As mulheres que tem um nível mais elevado de escolaridade, em média, ganham mais do que aquelas que estudaram menos. Além disso, é mais difícil abandonarem o trabalho e apresentam uma probabilidade menor de ficarem desempregadas, enquanto procuram outro posto de trabalho.

Trabalho Remunerado

Das mulheres que são ativas no mercado, 31% estão “muito felizes” ou “felizes” com o trabalho que têm, contrastando com as 51% que estão “infelizes” com as suas ocupações laborais. Para 14% das mulheres, o emprego que têm ultrapassou as suas expetativas, sendo que para 44% está “abaixo” ou “muito abaixo das expectativas”. Ao considerar estes índices, o estudo sublinha que “não se pode dizer que as mulheres se sintam particularmente realizadas com o trabalho pago, em Portugal”.

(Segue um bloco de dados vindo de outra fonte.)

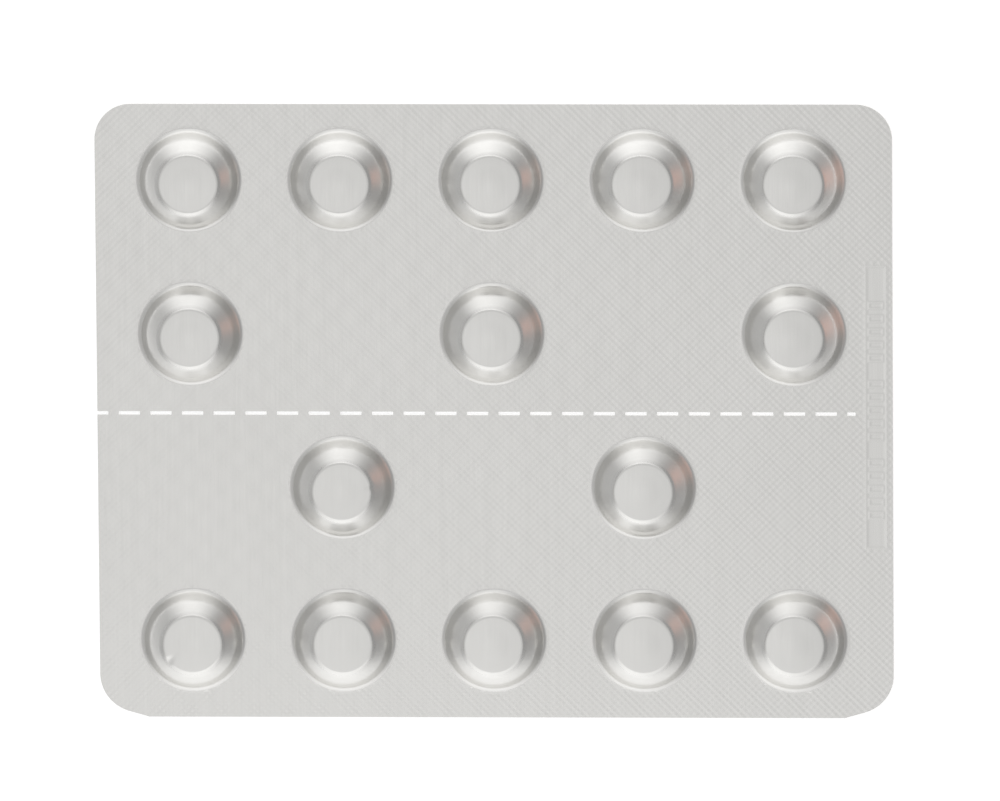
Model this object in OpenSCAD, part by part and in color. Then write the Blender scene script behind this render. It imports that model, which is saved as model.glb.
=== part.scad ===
// Sealed foil pack of tablets, lying flat with its pockets upward.
// A formed foil and a flat lidding foil are bonded into one sheet. Round
// pockets rise from it, and a line of slits lets it be torn in two.
// X runs along the long edge, Y along the short edge, Z out of the pockets.
// The origin is the middle of the flat underside.

/* [Sheet] */
// Length of the long edge
sheet_w = 110; // [106:1:130]
// Length of the short edge
sheet_h = 86.6; // [84:0.2:110]
// Thickness of the two bonded foils
sheet_t = 0.25; // [0.2:0.05:0.5]
// Radius of the two upper corners
top_corner_r = 5; // [1:0.5:8]
// Radius of the two lower corners
bottom_corner_r = 5.5; // [1:0.5:8]
// Angle that a lower corner still makes with the lower edge where they meet
bottom_corner_kink = 16; // [8:1:30]
// Height above the lower edge at which a lower corner turns straight
bottom_corner_drop = 0.8; // [0.4:0.1:1.5]

/* [Pocket places] */
// Places across the sheet
columns = 5; // [3:1:5]
// Places down the sheet
rows = 4; // [3:1:4]
// Distance between columns
column_pitch = 20.85; // [18:0.05:21]
// Distance between rows
row_pitch = 21.65; // [18:0.05:21.8]
// Shift of the whole pattern along the long edge
pattern_x = -0.3; // [-0.5:0.05:0.5]
// Shift of the whole pattern along the short edge
pattern_y = 0.15; // [-0.5:0.05:0.5]

/* [Pocket] */
// Diameter at the foot, where the pocket leaves the sheet
foot_d = 14.7; // [13:0.1:16]
// Height of the flat top above the sheet
pocket_h = 3.4; // [2.8:0.1:3.8]
// Radius of the hollow round at the foot
foot_r = 0.75; // [0.3:0.05:1]
// Radius of the round between the wall and the flat top
crown_r = 1.4; // [0.6:0.1:1.8]
// Slope of the wall where it meets the crown
wall_top_angle = 40; // [36:1:44]
// Slope of the wall where it meets the foot
wall_foot_angle = 64; // [58:1:68]

/* [Tear line] */
// Height of the line above the middle of the sheet
tear_y = -0.25; // [-1:0.05:1]
// Distance from one slit's start to the next
slit_pitch = 4.38; // [3.6:0.02:6]
// Length of a slit
slit_len = 2.94; // [1.5:0.02:3.2]
// Width of a slit
slit_w = 0.5; // [0.3:0.1:1]
// Distance from the left edge to the first whole slit
first_slit = 2.96; // [1:0.02:3.4]
// Length left uncut between the last slit and the pressed strip
tear_clearance = 1.4; // [0.6:0.05:4]

/* [Pressed strip] */
// Distance from the right edge to the strip
strip_inset = 0.85; // [0.6:0.05:1.5]
// Width of the strip
strip_w = 2.9; // [2:0.1:3.2]
// Length of the strip
strip_len = 39.9; // [20:0.1:46]
// Height of the strip's middle above the middle of the sheet
strip_y = 0.7; // [-3:0.1:3]
// Depth to which the strip is pressed flat
strip_depth = 0.05; // [0.03:0.01:0.08]
// Bare length at the strip's upper end
strip_lead = 5.6; // [2:0.1:10]
// Distance from one blank frame to the next
frame_pitch = 1.85; // [1.5:0.05:3]
// Blank frames in a group, each group followed by one empty place
frame_group = 5; // [2:1:8]
// Width left bare between a frame's ends and the strip's sides
frame_margin = 0.35; // [0.1:0.05:0.7]
// Width of a frame along the strip
frame_w = 1.15; // [0.9:0.05:1.3]
// Width of the line that a frame is made of
frame_line = 0.3; // [0.2:0.05:0.35]

/* [Hidden] */
$fn = 96;
// Extra length with which a cut runs past the face that it opens
past = 1;
// Lower corner: where its round starts and ends, and where its straight ends
bottom_round_y = bottom_corner_r * cos(bottom_corner_kink) + bottom_corner_drop;
bottom_round_x = bottom_corner_r * (1 - sin(bottom_corner_kink));
bottom_straight_x = bottom_round_x + bottom_corner_drop / tan(bottom_corner_kink);
// Pocket wall: its three tangent arcs, from the flat top down to the foot
foot_radius = foot_d / 2;
crown_drop = crown_r * (1 - cos(wall_top_angle));
foot_rise = foot_r * (1 - cos(wall_foot_angle));
wall_r = (pocket_h - crown_drop - foot_rise) / (cos(wall_top_angle) - cos(wall_foot_angle));
wall_foot_x = foot_radius - foot_r * sin(wall_foot_angle);
wall_centre = [wall_foot_x - wall_r * sin(wall_foot_angle), foot_rise - wall_r * cos(wall_foot_angle)];
wall_top_x = wall_centre[0] + wall_r * sin(wall_top_angle);
flat_radius = wall_top_x - crown_r * sin(wall_top_angle);
// Pressed strip: its middle across, its upper end and its frames
strip_x = sheet_w / 2 - strip_inset - strip_w / 2;
strip_top = strip_y + strip_len / 2;
frame_len = strip_w - 2 * frame_margin;
frame_places = floor((strip_len - strip_lead) / frame_pitch);
// Tear line: its right end, from the sheet's left edge
tear_end = sheet_w - strip_inset - strip_w - tear_clearance;

// The outer rows are full, and the inner rows fill every other place
function is_filled(row, column) =
    row == 0 || row == rows - 1 || (row + column) % 2 == 1;

function place(row, column) = [
    pattern_x + (column - (columns - 1) / 2) * column_pitch,
    pattern_y + ((rows - 1) / 2 - row) * row_pitch
];

// Half of the outline's straight-sided frame, with chords across its corners
function half_frame(side) = [
    [side * (sheet_w / 2 - bottom_straight_x), -sheet_h / 2],
    [side * (sheet_w / 2 - bottom_round_x), -sheet_h / 2 + bottom_corner_drop],
    [side * sheet_w / 2, -sheet_h / 2 + bottom_round_y],
    [side * sheet_w / 2, sheet_h / 2 - top_corner_r],
    [side * (sheet_w / 2 - top_corner_r), sheet_h / 2]
];

// Outline: the lower corners meet the lower edge at a slight angle
module outline() {
    left_side = half_frame(-1);
    polygon(concat(half_frame(1), [for (i = [len(left_side) - 1 : -1 : 0]) left_side[i]]));
    for (side = [-1, 1]) {
        translate([side * (sheet_w / 2 - top_corner_r), sheet_h / 2 - top_corner_r])
            circle(r = top_corner_r);
        translate([side * (sheet_w / 2 - bottom_corner_r), -sheet_h / 2 + bottom_round_y])
            circle(r = bottom_corner_r);
    }
}

// Half section of a pocket, from its axis to the end of its foot.
// Each round is cut from a circle, so the turned wall has true curves.
module pocket_section() {
    difference() {
        union() {
            polygon([[0, 0], [foot_radius, 0], [wall_foot_x, foot_rise], [0, foot_rise]]);
            intersection() {
                translate(wall_centre) circle(r = wall_r, $fn = 360);
                translate([0, foot_rise])
                    square([foot_radius, pocket_h - crown_drop - foot_rise]);
            }
            translate([0, pocket_h - crown_drop]) square([flat_radius, crown_drop]);
            intersection() {
                translate([flat_radius, pocket_h - crown_r]) circle(r = crown_r);
                translate([0, pocket_h - crown_drop]) square([foot_radius, crown_drop]);
            }
        }
        translate([foot_radius, foot_r]) circle(r = foot_r);
    }
}

// One pocket, solid because it is shut and can't be seen into.
// It reaches down through the sheet, so that the two are one solid.
module pocket() {
    translate([0, 0, sheet_t]) rotate_extrude() pocket_section();
    cylinder(r = foot_radius, h = sheet_t);
}

// One slit of the tear line, cut short where the line ends
module slit(start) {
    from = max(start, -past);
    to = min(start + slit_len, tear_end);
    translate([from - sheet_w / 2, tear_y - slit_w / 2, -past])
        cube([to - from, slit_w, sheet_t + 2 * past]);
}

// Slits at an even pitch. The first opens at the left edge.
module tear_line() {
    for (start = [first_slit - slit_pitch : slit_pitch : tear_end - slit_w])
        slit(start);
}

// One blank frame, standing up from the pressed strip
module blank_frame() {
    linear_extrude(height = strip_depth) difference() {
        square([frame_len, frame_w], center = true);
        square([frame_len - 2 * frame_line, frame_w - 2 * frame_line], center = true);
    }
}

// Flat strip beside the right edge, with blank frames in even groups
module strip_cut() {
    difference() {
        translate([strip_x - strip_w / 2, strip_top - strip_len, sheet_t - strip_depth])
            cube([strip_w, strip_len, past]);
        for (k = [0 : frame_places - 1])
            if (k % (frame_group + 1) != frame_group)
                translate([strip_x, strip_top - strip_lead - k * frame_pitch, sheet_t - strip_depth])
                    blank_frame();
    }
}

module blister_pack() {
    color("silver") {
        difference() {
            linear_extrude(height = sheet_t) outline();
            tear_line();
            strip_cut();
        }
        for (row = [0 : rows - 1], column = [0 : columns - 1])
            if (is_filled(row, column))
                translate(place(row, column)) pocket();
    }
}

blister_pack();
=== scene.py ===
# %% [markdown]
# # A foil pack of tablets
#
# The real object is a cold-formed blister pack. A thick foil laminate is pressed into round
# pockets without heat, the tablets drop in, and a thinner lidding foil is sealed on from
# behind between knurled plates. Everything that shows is bare satin aluminium, so the whole
# likeness is in three things: the shape of the pockets, the fine crossed knurl that the
# sealing plates leave, and what the metal reflects.
#
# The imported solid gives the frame. Two finer meshes stand for it here: the formed foil on
# top and the lidding foil below.

import bpy
import numpy as np
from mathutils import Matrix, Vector, geometry


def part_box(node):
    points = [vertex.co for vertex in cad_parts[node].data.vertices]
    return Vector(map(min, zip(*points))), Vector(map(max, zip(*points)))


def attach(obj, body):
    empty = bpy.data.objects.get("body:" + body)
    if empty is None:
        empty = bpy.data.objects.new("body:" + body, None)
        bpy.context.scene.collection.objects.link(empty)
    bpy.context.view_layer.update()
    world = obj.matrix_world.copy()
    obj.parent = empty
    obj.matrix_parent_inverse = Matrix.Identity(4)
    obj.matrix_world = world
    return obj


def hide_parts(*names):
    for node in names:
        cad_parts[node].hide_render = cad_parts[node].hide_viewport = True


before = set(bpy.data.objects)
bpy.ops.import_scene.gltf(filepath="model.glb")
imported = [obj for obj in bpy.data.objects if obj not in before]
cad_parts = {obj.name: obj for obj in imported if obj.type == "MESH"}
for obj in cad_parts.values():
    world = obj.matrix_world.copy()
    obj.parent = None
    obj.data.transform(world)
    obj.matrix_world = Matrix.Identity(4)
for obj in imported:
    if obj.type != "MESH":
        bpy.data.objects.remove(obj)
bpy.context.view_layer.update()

# %% [markdown]
# ## Sizes
#
# Blender works in metres, but a blister pack is easier to think about in millimetres. All
# shapes below are worked out in millimetres as numpy arrays, and are scaled once, when an
# array becomes a mesh. The three outer sizes are read from the frame, so the meshes follow
# the solid, and the rest are the pack's own driving dimensions.

# %% Sizes in millimetres
MM = 0.001
BODY = "root"
NODE = "blister_pack"

node_low, node_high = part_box(NODE)
SHEET_W = (node_high.x - node_low.x) / MM
SHEET_H = (node_high.y - node_low.y) / MM
SHEET_T = 0.25
BOND_Z = 0.06
POCKET_H = (node_high.z - node_low.z) / MM - SHEET_T

TOP_CORNER_R = 5.0
BOTTOM_CORNER_R = 5.5
BOTTOM_CORNER_KINK = np.radians(16)
BOTTOM_CORNER_DROP = 0.8
RIM_STEP = 0.25

print("sheet", round(SHEET_W, 2), "x", round(SHEET_H, 2), "mm, pockets", round(POCKET_H, 2), "mm high")

# %% [markdown]
# ## The outline
#
# The die that cuts the card rounds its upper corners fully, but its lower corners stop a few
# degrees short of the lower edge, so a slight kink is left there. The outline is made of true
# arcs and straights, and then gets evenly spaced extra points, so that the knurl can run off
# the rim instead of ending in one long flat facet.

# %% Arcs and even spacing
NEAR_SHARE = 0.4


def arc(centre, radius, start, stop, count=24):
    """Points on a circle: the centre plus the radius times (cos, sin) of an angle that runs from start to stop."""
    turn = np.linspace(start, stop, count)
    return np.column_stack([centre[0] + radius * np.cos(turn), centre[1] + radius * np.sin(turn)])


def evened(path, step):
    """A closed path with points added at even distances along it, wherever none of its own points is near."""
    closed = np.vstack([path, path[:1]])
    along = np.r_[0, np.cumsum(np.hypot(*np.diff(closed, axis=0).T))]
    added = np.arange(step / 2, along[-1], step)
    added = added[np.abs(added[:, None] - along[None, :]).min(axis=1) > step * NEAR_SHARE]
    where = np.sort(np.r_[along[:-1], added])
    return np.column_stack([np.interp(where, along, closed[:, axis]) for axis in (0, 1)])


# %% Outline of the card
HALF_W = SHEET_W / 2
HALF_H = SHEET_H / 2
ROUND_Y = BOTTOM_CORNER_R * np.cos(BOTTOM_CORNER_KINK) + BOTTOM_CORNER_DROP
ROUND_X = BOTTOM_CORNER_R * (1 - np.sin(BOTTOM_CORNER_KINK))
STRAIGHT_X = ROUND_X + BOTTOM_CORNER_DROP / np.tan(BOTTOM_CORNER_KINK)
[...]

A maioria das mulheres que participaram da análise tem um trabalho remunerado: 71% são ativas no mercado; 10% estão desempregadas e encontram-se ativamente à procura de emprego; 10% já trabalharam, mas não estão à procura de emprego; 7% ainda estudam e apenas 2% nunca tiveram trabalho pago.

O que mais se destaca neste ponto específico é que “duas em cada três mulheres trabalhariam menos horas semanalmente, se tivessem essa possibilidade”, sendo que dois terços não ganham mais que “900 euros líquidos por mês”.

Partilha das responsabilidade familiares

No que toca às tarefas domésticas, e caracterizadas pelo estudo como “trabalhos não pagos”, as mulheres tem três vezes mais trabalho a seu cargo do que seus companheiros. Em média, elas executam 74% das tarefas domésticas, enquanto os homens ficam a cargo de 23%. Somente em 30% dos casais há equilíbrio na divisão das tarefas domésticas, o que representa menos de um terço.

Igualmente, as mães acabam por ter mais trabalho que os pais no que diz respeito ao cuidado e educação dos filhos.  As mulheres encarregam-se de 73% das tarefas parentais, contra 21% do lado dos pais. As restantes tarefas, que representam 6%, são desempenhadas por familiares ou através de ajuda remunerada. Neste quesito a análise conclui que “serão necessárias entre cinco a seis gerações para que se alcance uma distribuição paritária das tarefas domésticas entre mulheres e homens, nos casais em que ambos têm trabalho pago”.

Num cenário cada vez mais desequilibrado, quanto mais funções a mulher exerce dentro lar, menos tempo tem para si. Uma mulher que tenha um filho de 5 anos, executa um conjunto de atividades domésticas que ocupam 82% do tempo em que está em casa acordada. “Nesta situação, o tempo para si próprias fica reduzido a menos de uma hora por dia (em média: 54 minutos)”.

Felicidade

O estudo segmentou as mulheres numa escala de felicidade que vai de 0 a 10. Quase metade delas declarou-se feliz, totalizando 47%. No entanto, uma em cada três mulheres sente-se infeliz com a vida, representando 33%.

Através dos critérios que a análise utilizou para medir os fatores que podem influenciar positiva ou negativamente o grau de felicidade das mulheres, a que se mostrou mais significativa foi a pessoa parceira. 71% das mulheres tem um companheiro, de modo que as “que acertaram com a pessoa com quem partilham a vida costumam sentir‑se felizes não só com o companheiro ou companheira, mas também com a vida em geral, enquanto as que se sentem infelizes com a pessoa parceira costumam também sentir‑se infelizes com a sua vida em geral”.

Nas últimas linhas do estudo, o resultado compreendido é que “a situação vivida por muitas mulheres atualmente é insustentável, a vários níveis”, de modo que é possível ter “um impacto significativo na natalidade, no absentismo laboral, nos sistemas de proteção social, na educação das crianças e jovens, e nos índices de divórcio, para além do seu bem-estar e qualidade de vida”.

Com resultados tão contundentes, a equipa de investigação recomenda a consciencialização das empresas e a sociedade em geral a “traçar estratégias que permitam minimizar as barreiras enfrentadas pelas mães e pelos pais que têm trabalho pago, sobretudo quando têm filhos/as menores”, é possível ler.

O presidente Marcelo Rebelo de Sousa abriu a conferência com um discurso e, de seguida, os resultados do estudo foram apresentados por Laura Sagnier. A tarde contou ainda com uma aula magna sobre sobre a situação das mulheres no mundo com participação de Samantha Power (antiga embaixadora dos EUA na ONU), Freida Pinto (actriz indiana e ativista dos direitos das mulheres) e Ghida Fakry (jornalista de política e colunista do jornal Huffington Post).